Quote exactly the lines spanning from the top of the data below to the line that contains "# +X runs to", including both.

----

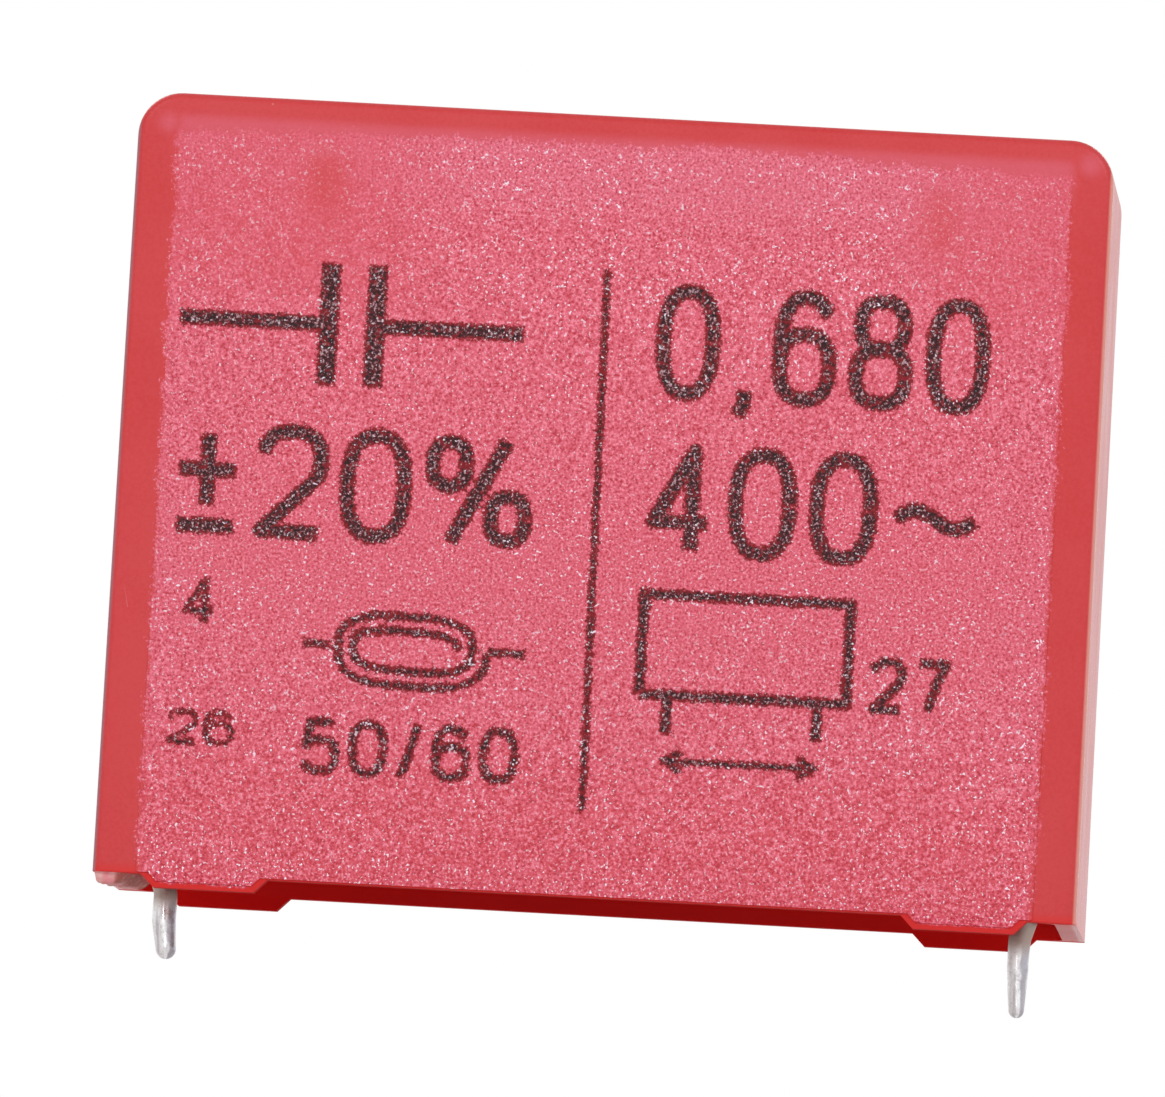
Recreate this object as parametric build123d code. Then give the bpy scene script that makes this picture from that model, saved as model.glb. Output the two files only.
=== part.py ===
from build123d import *
from math import cos, radians, sin, tan
import os

# Box film capacitor: a five-sided moulded case, open downwards, holding a flattened film
# winding that is sealed in with cast resin. Two tinned wires leave the open side.
# The origin is midway between the two wires, on the plane of the case's feet:
# +X runs to the right wire, +Y to the back and +Z up. Lengths in millimetres, angles in degrees.

# Case, outside, at its open rim
CASE_LENGTH = 31.4
CASE_THICKNESS = 15.0
CASE_HEIGHT = 25.4
OUTER_DRAFT = 0.25
TOP_CORNER_RADIUS = 1.4
BORDER_WIDTH = 1.2
BORDER_FALL = 0.10
OUTER_EDGE_RADIUS = 0.25

# Case, inside
SIDE_WALL = 0.7
FRONT_WALL = 0.8
ROOF = 0.9
CAVITY_DRAFT = 0.35
CAVITY_CORNER_RADIUS = 0.5

# Feet: the front and back walls each stand on two low feet
FOOT_HEIGHT = 0.42
FOOT_LENGTH = 3.2
FOOT_SETBACK = 1.98
FOOT_SLOPE = 45.0

# Grained panel on the front and on the back, a little proud of its smooth border
PANEL_SIDE_MARGIN = 0.2
PANEL_TOP_MARGIN = 0.03
PANEL_RISE_TOP = 0.01
PANEL_RISE_RIM = 0.05
PANEL_FOOT_BAND = 0.20
PANEL_RIM_BAND = 0.05
PANEL_CORNER_RADIUS = 0.15

# Resin: its face lies inside the rim, and climbs the walls and the wires a little
RESIN_DEPTH = 1.3
WALL_CLIMB = 0.35
WALL_CLIMB_LIP = 0.05
WIRE_CLIMB = 0.25
WIRE_CLIMB_LIP = 0.06
WIRE_CLIMB_SPREAD = 0.3

# Winding, the plain film wrapped round it, and the metal sprayed on its two ends
WINDING_COVER = 1.2
WINDING_GAP_SIDE = 0.55
WINDING_GAP_ROOF = 0.7
WINDING_EDGE_FLAT = 0.24
WRAP_THICKNESS = 0.15
SPRAY_THICKNESS = 0.6
SPRAY_EDGE_RADIUS = 0.15

# Wires: each is welded to the sprayed metal, leans out a little and then goes straight down
WIRE_DIAMETER = 0.8
WIRE_INSET = 1.95
WIRE_LEAN = 0.2
WIRE_LEAN_START = 0.15
WIRE_LEAN_GAP = 0.45
WIRE_BEND_RADIUS = 0.7
WIRE_FLAT_THICKNESS = 0.5
WIRE_FLAT_WIDTH = 1.0
WIRE_FLAT_GAP = 0.2
WIRE_FLAT_RUN = 0.8
WIRE_TOP_GAP = 6.5
WELD_SINK = 0.1
LEFT_WIRE_REACH = 2.0
LEFT_WIRE_STRAIGHT = 0.7
LEFT_WIRE_TILT = 7.0
LEFT_WIRE_END = 0.70
RIGHT_WIRE_REACH = 2.4
RIGHT_WIRE_STRAIGHT = 0.8
RIGHT_WIRE_TILT = 1.5
RIGHT_WIRE_END = 0.56

# Places that follow from the sizes above
HALF_LENGTH = CASE_LENGTH / 2
HALF_THICKNESS = CASE_THICKNESS / 2
FOOT_OUT = HALF_LENGTH - FOOT_SETBACK
FOOT_IN = FOOT_OUT - FOOT_LENGTH
PANEL_HALF = HALF_LENGTH - BORDER_WIDTH - PANEL_SIDE_MARGIN
PANEL_TOP = CASE_HEIGHT - BORDER_WIDTH - PANEL_TOP_MARGIN
CAVITY_TOP = CASE_HEIGHT - ROOF
CAVITY_LENGTH = CASE_LENGTH - 2 * SIDE_WALL
CAVITY_THICKNESS = CASE_THICKNESS - 2 * FRONT_WALL
CAVITY_LOSS = 2 * CAVITY_TOP * tan(radians(CAVITY_DRAFT))
WIRE_RADIUS = WIRE_DIAMETER / 2
WIRE_X = HALF_LENGTH - WIRE_INSET
WELD_X = WIRE_X + WIRE_LEAN
SPRAY_OUT = WELD_X - WIRE_FLAT_THICKNESS / 2 + WELD_SINK
WINDING_HALF = SPRAY_OUT - SPRAY_THICKNESS
WRAP_BOTTOM = RESIN_DEPTH + WINDING_COVER
WRAP_TOP = CAVITY_TOP - WINDING_GAP_ROOF
WRAP_THROUGH = CAVITY_THICKNESS - CAVITY_LOSS - 2 * WINDING_GAP_SIDE


def tapered_block(length, thickness, bottom, top, draft):
    """A block whose four sides lean in by the draft, from its bottom face up."""
    base = Plane.XY.offset(bottom) * Rectangle(length, thickness)
    return extrude(base, amount=top - bottom, taper=draft)


def carried_in_y(points):
    """An X-Z outline carried right through the case from front to back."""
    face = make_face(Plane.XZ * Polyline(*points, close=True))
    return extrude(face, amount=CASE_THICKNESS, both=True)


def rim_line(foot_level, rim_level, end):
    """The X-Z line of a rim from left to right: raised ends, two feet and a raised middle."""
    pull = foot_level * tan(radians(FOOT_SLOPE / 2))
    rise = (rim_level - foot_level) / tan(radians(FOOT_SLOPE))
    right = [
        (FOOT_IN + pull - rise, rim_level),
        (FOOT_IN + pull, foot_level),
        (FOOT_OUT - pull, foot_level),
        (FOOT_OUT - pull + rise, rim_level),
        (end, rim_level),
    ]
    return [(-x, z) for x, z in reversed(right)] + right


def case_outside():
    """The case's outer form before its rim is cut: drafted, with bevelled borders and round edges."""
    block = tapered_block(CASE_LENGTH, CASE_THICKNESS, 0, CASE_HEIGHT, OUTER_DRAFT)
    block = fillet(block.edges().filter_by(Axis.Y).group_by(Axis.Z)[-1], TOP_CORNER_RADIUS)
    for place in (0, -1):
        wall = block.faces().sort_by(Axis.Y)[place]
        floor_edges = block.faces().sort_by(Axis.Z)[0].edges()
        border = [e for e in wall.edges() if e not in floor_edges]
        block = chamfer(border, BORDER_WIDTH, BORDER_FALL, reference=wall)
    floor = block.faces().sort_by(Axis.Z)[0]
    ring = [f for f in block.faces() if f.bounding_box().size.Y > HALF_THICKNESS and f != floor]
    seams = [e for f in ring for e in f.edges() if e.bounding_box().size.Y < HALF_THICKNESS]
    return fillet([e for e in seams if e not in floor.edges()], OUTER_EDGE_RADIUS)


def cavity():
    """The space inside the case: the mould's core fills it, and later the resin and the winding."""
    core = tapered_block(CAVITY_LENGTH, CAVITY_THICKNESS, 0, CAVITY_TOP, CAVITY_DRAFT)
    floor_edges = core.faces().sort_by(Axis.Z)[0].edges()
    return fillet([e for e in core.edges() if e not in floor_edges], CAVITY_CORNER_RADIUS)


def panel(side):
    """The grained panel of the front (side -1) or back (side 1) wall, as a thin wedge on that wall."""
    lost = PANEL_TOP * tan(radians(OUTER_DRAFT))
    section = [
        (side * (HALF_THICKNESS - FRONT_WALL / 2 - lost), 0),
        (side * (HALF_THICKNESS + PANEL_RISE_RIM), 0),
        (side * (HALF_THICKNESS - lost + PANEL_RISE_TOP), PANEL_TOP),
        (side * (HALF_THICKNESS - FRONT_WALL / 2 - lost), PANEL_TOP),
    ]
    wedge = extrude(make_face(Plane.YZ * Polyline(*section, close=True)), amount=PANEL_HALF, both=True)
    wedge = fillet(wedge.edges().filter_by(Axis.Y).group_by(Axis.Z)[-1], PANEL_CORNER_RADIUS)
    lower = rim_line(PANEL_FOOT_BAND, FOOT_HEIGHT + PANEL_RIM_BAND, HALF_LENGTH)
    window = lower + [(HALF_LENGTH, CASE_HEIGHT), (-HALF_LENGTH, CASE_HEIGHT)]
    return wedge & carried_in_y(window)


def make_case():
    """The moulded case: one open box with feet, bevelled borders and two grained panels."""
    below = rim_line(0, FOOT_HEIGHT, CASE_LENGTH)
    below += [(CASE_LENGTH, -CASE_HEIGHT), (-CASE_LENGTH, -CASE_HEIGHT)]
    shell = case_outside() + panel(-1) + panel(1)
    return shell - cavity() - carried_in_y(below)


def roll(through, bottom, top, half_length):
    """A flattened roll of film, lying along X between the two half lengths."""
    radius = (min(through, top - bottom) - WINDING_EDGE_FLAT) / 2
    outline = Plane.YZ * Pos(0, (top + bottom) / 2) * RectangleRounded(through, top - bottom, radius)
    return extrude(outline, amount=half_length, both=True)


def make_winding():
    """The flattened winding of metallised film, its turns as one solid."""
    inside = WRAP_THROUGH - 2 * WRAP_THICKNESS
    return roll(inside, WRAP_BOTTOM + WRAP_THICKNESS, WRAP_TOP - WRAP_THICKNESS, WINDING_HALF)


def make_wrap():
    """The plain film wrapped round the winding, as wide as the winding is long."""
    return roll(WRAP_THROUGH, WRAP_BOTTOM, WRAP_TOP, WINDING_HALF) - make_winding()


def make_spray(side, wire):
    """The metal sprayed on one end of the winding, with the groove of the wire welded to it."""
    plate = roll(WRAP_THROUGH, WRAP_BOTTOM, WRAP_TOP, SPRAY_THICKNESS / 2)
    outer_face = plate.faces().sort_by(Axis.X)[-1 if side > 0 else 0]
    plate = fillet(outer_face.edges(), SPRAY_EDGE_RADIUS)
    return Pos(side * (SPRAY_OUT - SPRAY_THICKNESS / 2), 0, 0) * plate - wire


def rod_along(path):
    """Round wire along a path that starts at its lower end."""
    return sweep(Plane(path @ 0, z_dir=path % 0) * Circle(WIRE_RADIUS), path=path)


def make_wire(side, reach, straight, tilt, end_diameter):
    """One lead wire: flat at its weld, round from there on, bent a little and rounded at its end."""
    flat_bottom = WRAP_BOTTOM - WIRE_FLAT_GAP
    flat_top = WRAP_TOP - WIRE_TOP_GAP
    round_top = flat_bottom - WIRE_FLAT_RUN
    lean = Plane.XZ * FilletPolyline(
        (side * WIRE_X, 0),
        (side * WIRE_X, WIRE_LEAN_START),
        (side * WELD_X, RESIN_DEPTH - WIRE_LEAN_GAP),
        (side * WELD_X, round_top),
        radius=WIRE_BEND_RADIUS,
    )
    pressed = Rot(Z=90) * SlotOverall(WIRE_FLAT_WIDTH, WIRE_FLAT_THICKNESS)
    pressed = Pos(side * WELD_X, 0, flat_bottom) * pressed
    spread = loft([Pos(side * WELD_X, 0, round_top) * Circle(WIRE_RADIUS), pressed])
    weld = extrude(pressed, amount=flat_top - flat_bottom)
    stud = Pos(side * WIRE_X, 0, -straight / 2) * Cylinder(WIRE_RADIUS, straight)

    turn = Plane.XZ * JernArc((side * WIRE_X, -straight), (0, -1), WIRE_BEND_RADIUS, tilt)
    end = turn @ 1
    left = reach - straight - WIRE_BEND_RADIUS * sin(radians(tilt))
    length = left / cos(radians(tilt))
    end_radius = end_diameter / 2
    tip_line = Polyline((0, 0), (WIRE_RADIUS, 0), (end_radius, -length + end_radius))
    tip_arc = RadiusArc(tip_line @ 1, (0, -length), end_radius)
    tip = revolve(Plane.XZ * make_face(tip_line + tip_arc + Line((0, -length), (0, 0))), Axis.Z)
    tip = Pos(*end) * Rot(Y=-tilt) * tip
    return rod_along(lean) + spread + weld + stud + rod_along(turn) + tip


def make_resin(contents):
    """The cast resin: it fills the cavity round its contents, down to the recessed face."""
    level = RESIN_DEPTH - WALL_CLIMB
    lost = 2 * level * tan(radians(CAVITY_DRAFT))
    pocket_length = CAVITY_LENGTH - lost - 2 * WALL_CLIMB_LIP
    pocket_thickness = CAVITY_THICKNESS - lost - 2 * WALL_CLIMB_LIP
    pocket = tapered_block(pocket_length, pocket_thickness, 0, RESIN_DEPTH, 0)
    pocket = fillet(pocket.edges().filter_by(Axis.Z), CAVITY_CORNER_RADIUS)
    pocket = fillet(pocket.faces().sort_by(Axis.Z)[-1].edges(), WALL_CLIMB)
    below = Pos(0, 0, level / 2) * Box(CASE_LENGTH, CASE_THICKNESS, level)
    cast = cavity() - below - pocket
    for side in (-1, 1):
        climb = Cone(WIRE_RADIUS + WIRE_CLIMB_LIP, WIRE_RADIUS + WIRE_CLIMB_SPREAD, WIRE_CLIMB)
        cast += Pos(side * WELD_X, 0, RESIN_DEPTH - WIRE_CLIMB / 2) * climb
    for piece in contents:
        cast -= piece
    return cast


left_wire = make_wire(-1, LEFT_WIRE_REACH, LEFT_WIRE_STRAIGHT, LEFT_WIRE_TILT, LEFT_WIRE_END)
right_wire = make_wire(1, RIGHT_WIRE_REACH, RIGHT_WIRE_STRAIGHT, RIGHT_WIRE_TILT, RIGHT_WIRE_END)
parts = {
    "case": make_case(),
    "film_winding": make_winding(),
    "outer_wrap": make_wrap(),
    "left_end_spray": make_spray(-1, left_wire),
    "right_end_spray": make_spray(1, right_wire),
    "left_lead": left_wire,
    "right_lead": right_wire,
}
parts["resin_seal"] = make_resin([part for name, part in parts.items() if name != "case"])

os.makedirs("parts", exist_ok=True)
for name, part in parts.items():
    export_step(part, f"parts/{name}.step")
    print(name, round(part.volume, 3))
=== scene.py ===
"""The looks of a box film capacitor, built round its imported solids.

Blender works in metres. Sizes of the object are written in millimetres and turned
into metres with MM. The object's frame is that of its solids: +X runs to the right
lead, +Y to the back and +Z up, with the origin midway between the leads at the feet.
"""

from __future__ import annotations

import logging
import math
from collections.abc import Callable, Sequence
from dataclasses import dataclass, field
from enum import Enum
from functools import cached_property
from itertools import pairwise

import bmesh
import bpy
import numpy as np
from mathutils import Matrix, Vector, noise
from mathutils.bvhtree import BVHTree

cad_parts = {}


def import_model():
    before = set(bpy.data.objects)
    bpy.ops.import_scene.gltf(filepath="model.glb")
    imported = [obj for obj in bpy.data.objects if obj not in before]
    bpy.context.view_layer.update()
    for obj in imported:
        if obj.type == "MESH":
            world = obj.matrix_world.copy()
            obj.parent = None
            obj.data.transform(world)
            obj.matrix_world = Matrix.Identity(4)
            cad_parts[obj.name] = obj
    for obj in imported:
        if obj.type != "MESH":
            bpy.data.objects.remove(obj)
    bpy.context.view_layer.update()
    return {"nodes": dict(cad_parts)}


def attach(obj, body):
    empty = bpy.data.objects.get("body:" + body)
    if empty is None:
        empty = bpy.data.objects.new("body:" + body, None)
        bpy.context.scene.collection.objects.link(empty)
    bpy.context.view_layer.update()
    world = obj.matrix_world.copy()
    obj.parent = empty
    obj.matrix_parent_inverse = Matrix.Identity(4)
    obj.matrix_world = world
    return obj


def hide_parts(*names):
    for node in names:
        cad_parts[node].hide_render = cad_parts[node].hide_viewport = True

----

- [Correct output]:
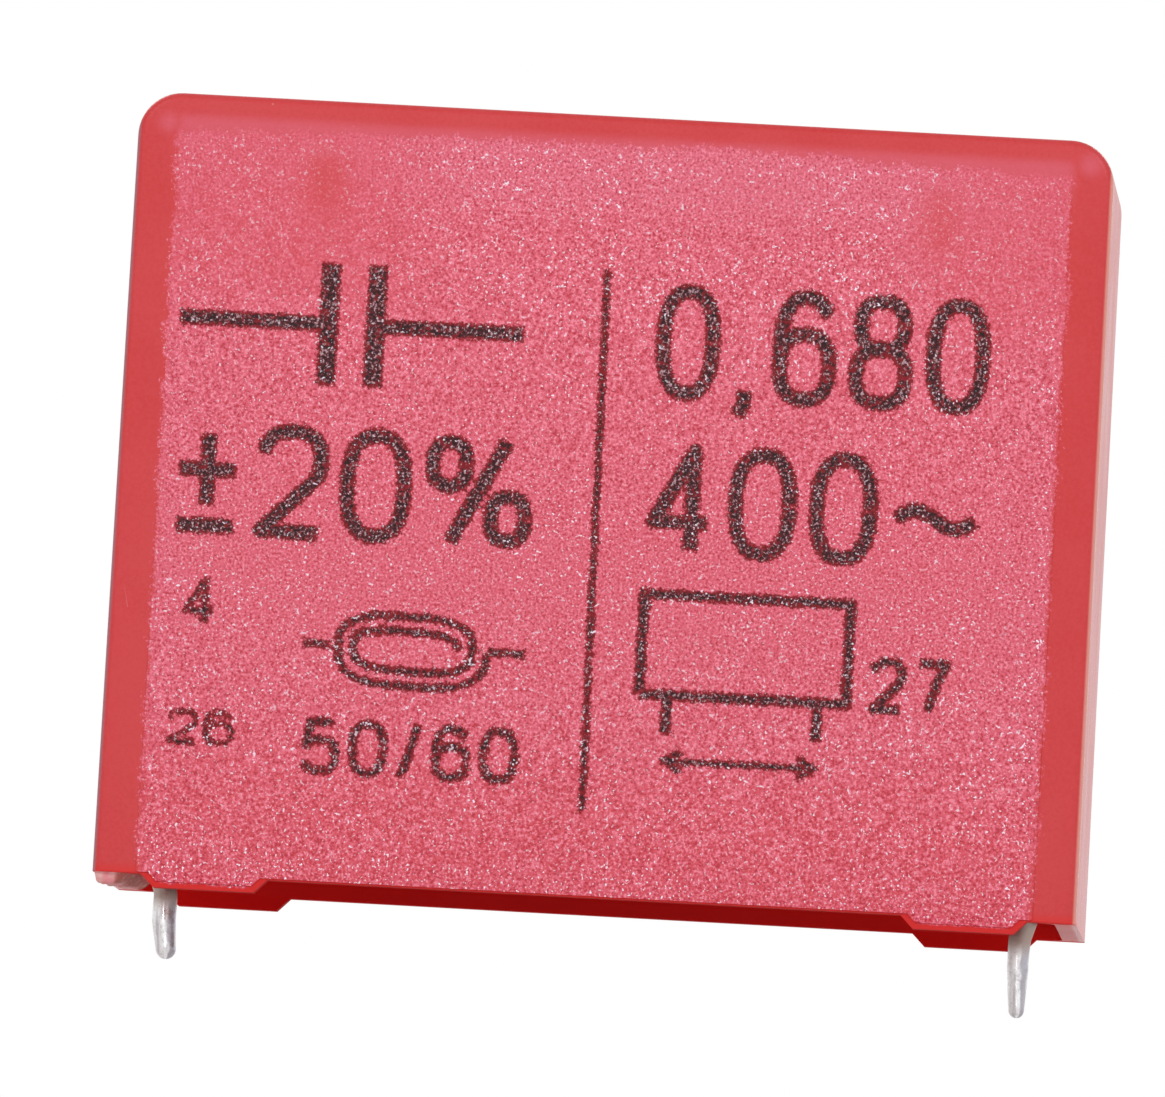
Recreate this object as parametric build123d code. Then give the bpy scene script that makes this picture from that model, saved as model.glb. Output the two files only.
=== part.py ===
from build123d import *
from math import cos, radians, sin, tan
import os

# Box film capacitor: a five-sided moulded case, open downwards, holding a flattened film
# winding that is sealed in with cast resin. Two tinned wires leave the open side.
# The origin is midway between the two wires, on the plane of the case's feet:
# +X runs to the right wire, +Y to the back and +Z up. Lengths in millimetres, angles in degrees.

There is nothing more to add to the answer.